Eine neuerliche Beschwerde in Brüssel, wie sie der VPRT noch im August erwägte, dürfte vorerst allerdings aussichtslos sein. Die Länder stimmen sich unter der Leitung der rheinland-pfälzischen Staatskanzlei bis zur letzten Minute eng mit Brüssel ab. Der Austausch mit den dortigen Experten sei «sehr weit«, sagte der Leiter der rheinland-pfälzischen Staatskanzlei, Martin Stadelmaier, auf ddp-Anfrage.

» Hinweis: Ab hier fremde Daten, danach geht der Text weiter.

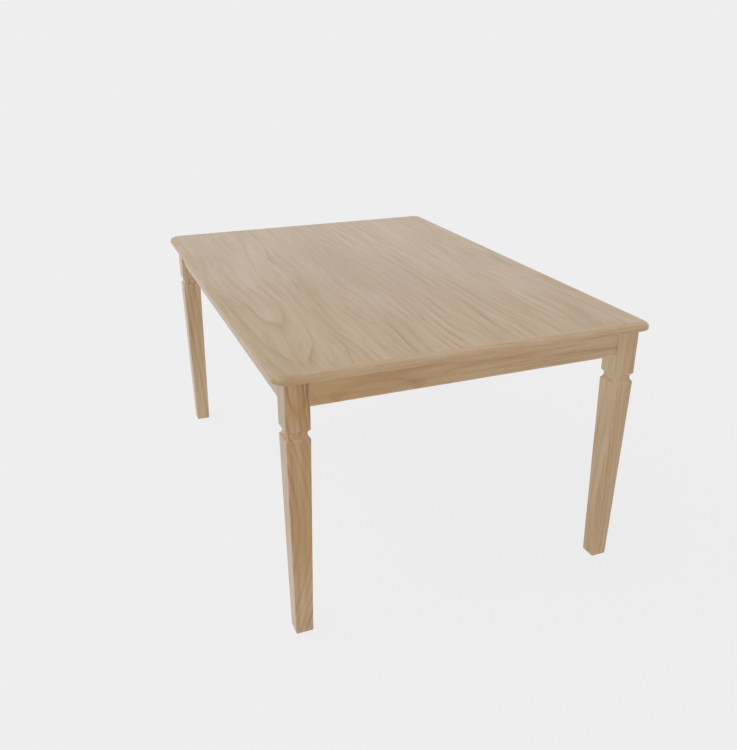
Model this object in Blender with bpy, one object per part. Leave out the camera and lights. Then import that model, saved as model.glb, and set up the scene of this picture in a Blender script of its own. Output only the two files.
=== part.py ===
"""Dolls' house dining table in one-inch scale (1:12): a wooden top on a frame of four legs and four aprons.

Frame: metres, +Z up. The origin is on the floor under the middle of the top. X runs across the table,
Y runs along it, the front end is at -Y and the left side at -X.

The legs stand at the corners. An apron runs between each pair of neighbours, held at each end by a round
dowel, half in the leg and half in the apron. A notched block is glued into each corner of the frame, and
the top is glued down on the legs, the aprons and the blocks. Nothing moves.
"""

import math

import bmesh
import bpy
from mathutils import Vector

MM = 0.001

# Overall sizes
TABLE_LENGTH = 127.0 * MM  # the top, along Y: 60 in at full size
TABLE_WIDTH = 88.9 * MM  # the top, along X: 42 in at full size
TABLE_HEIGHT = 63.5 * MM  # floor to the top surface: 30 in at full size

# Top
TOP_THICKNESS = 1.7 * MM
TOP_CORNER_RADIUS = 3.2 * MM  # seen from above
TOP_EDGE_WIDTH = 2.0 * MM  # the upper edge is a quarter of an ellipse; the lower edge stays square
TOP_EDGE_HEIGHT = 1.2 * MM
TOP_OVERHANG = 2.3 * MM  # past the outer faces of the legs

# Legs
LEG_SIZE = 5.3 * MM  # square block at the top
FOOT_SIZE = 3.95 * MM  # square at the floor
LEG_ARRIS = 0.15 * MM  # radius of the softened corners
COLLAR_BELOW_APRON = 4.8 * MM  # square part of the block that shows below the aprons
GROOVE_HEIGHT = 2.1 * MM  # cut round the leg between the block and the taper
GROOVE_DEPTH = 0.54 * MM

# Aprons
APRON_DEPTH = 6.4 * MM  # underside of the top to the apron's lower edge
APRON_THICKNESS = 2.1 * MM
APRON_SETBACK = 0.6 * MM  # behind the outer faces of the legs
APRON_ARRIS = 0.12 * MM  # flat taken off the two lower edges

# Corner blocks
BLOCK_REACH = 9.0 * MM  # along each apron, from the corner where they would meet
BLOCK_HEIGHT = 4.4 * MM
BLOCK_BLUNT = 0.8 * MM  # width left at each sharp end

# Dowels
DOWEL_DIAMETER = 0.8 * MM
DOWEL_IN_APRON = 3.0 * MM
DOWEL_CHAMFER = 0.12 * MM
WALL_BETWEEN_HOLES = 0.4 * MM  # wood left inside a leg between its two dowel holes

# Fit
GLUE_GAP = 0.3 * MM  # between any two glued faces, and round and beyond each dowel

# Roundness: straight pieces that stand for a quarter round, for the groove or for a whole circle
TOP_CORNER_STEPS = 8
TOP_EDGE_STEPS = 6
ARRIS_STEPS = 2
GROOVE_STEPS = 8
DOWEL_SIDES = 16

# Places that follow from the sizes
UNDERSIDE = TABLE_HEIGHT - TOP_THICKNESS
FRAME_TOP = UNDERSIDE - GLUE_GAP
APRON_BOTTOM = UNDERSIDE - APRON_DEPTH
GROOVE_TOP = APRON_BOTTOM - COLLAR_BELOW_APRON
GROOVE_BOTTOM = GROOVE_TOP - GROOVE_HEIGHT
FRAME_OUTER = Vector((TABLE_WIDTH / 2 - TOP_OVERHANG, TABLE_LENGTH / 2 - TOP_OVERHANG))
LEG_CENTRE = FRAME_OUTER - Vector((LEG_SIZE, LEG_SIZE)) / 2
LEG_INNER = FRAME_OUTER - Vector((LEG_SIZE, LEG_SIZE))
APRON_MIDDLE = FRAME_OUTER - Vector((1, 1)) * (APRON_SETBACK + APRON_THICKNESS / 2)
APRON_INNER = APRON_MIDDLE - Vector((1, 1)) * APRON_THICKNESS / 2
APRON_LENGTH = 2 * (LEG_INNER - Vector((GLUE_GAP, GLUE_GAP)))
DOWEL_HEIGHT = (FRAME_TOP + APRON_BOTTOM) / 2
HOLE_RADIUS = DOWEL_DIAMETER / 2 + GLUE_GAP
# A dowel hole in a leg stops short of the hole that crosses in front of it.
HOLE_IN_LEG = LEG_SIZE - APRON_SETBACK - APRON_THICKNESS / 2 - HOLE_RADIUS - WALL_BETWEEN_HOLES
HOLE_IN_APRON = DOWEL_IN_APRON + GLUE_GAP

# Each corner and side of the table, by name and by the signs of its X and Y
CORNERS = {
    "front_left": (-1, -1),
    "front_right": (1, -1),
    "back_left": (-1, 1),
    "back_right": (1, 1),
}
SIDES = {"front": (0, -1), "back": (0, 1), "left": (-1, 0), "right": (1, 0)}

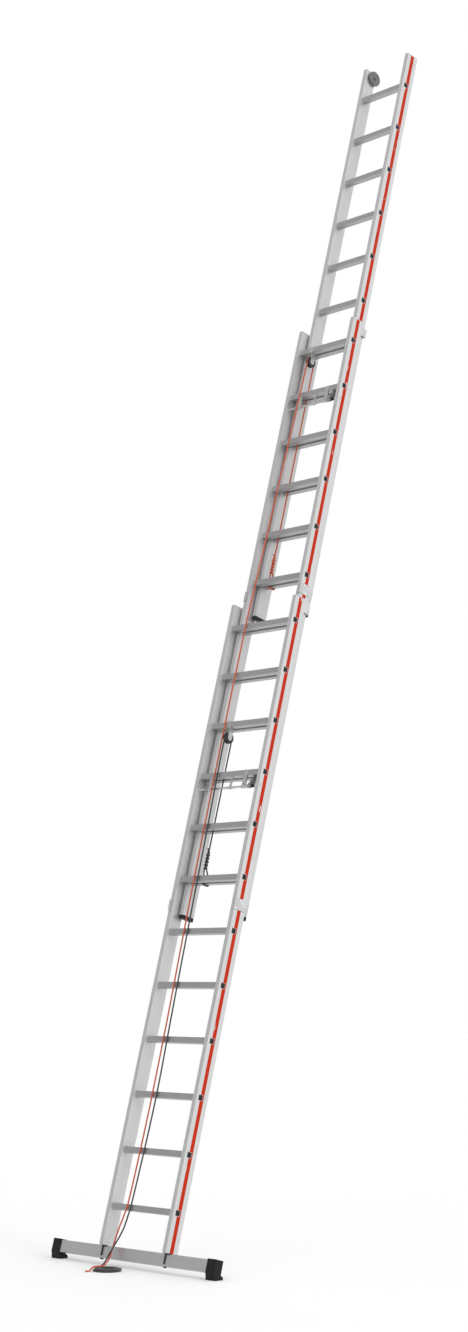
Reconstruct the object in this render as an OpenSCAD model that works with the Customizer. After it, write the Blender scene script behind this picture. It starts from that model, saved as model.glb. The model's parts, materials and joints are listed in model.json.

Um letzte Fragen etwa zur Zulassung neuer Digitalkanäle zu beantworten, gibt es am 11. November noch eine Anhörung, bei der auch der VPRT dabei sein wird. Allerdings rechnet Doetz nicht mehr mit gravierenden Änderungen. Aber auch wenn es jetzt nicht gelungen sei, den Programmauftrag klar zu definieren, «wir werden nicht locker lassen», sagt er und will die weitere Entwicklung nach Unterzeichnung des Vertrages «sehr genau beobachten». Sollten tatsächlich neue Wettbewerbsverzerrungen entstehen, «dann aber sieht man uns in Brüssel wieder».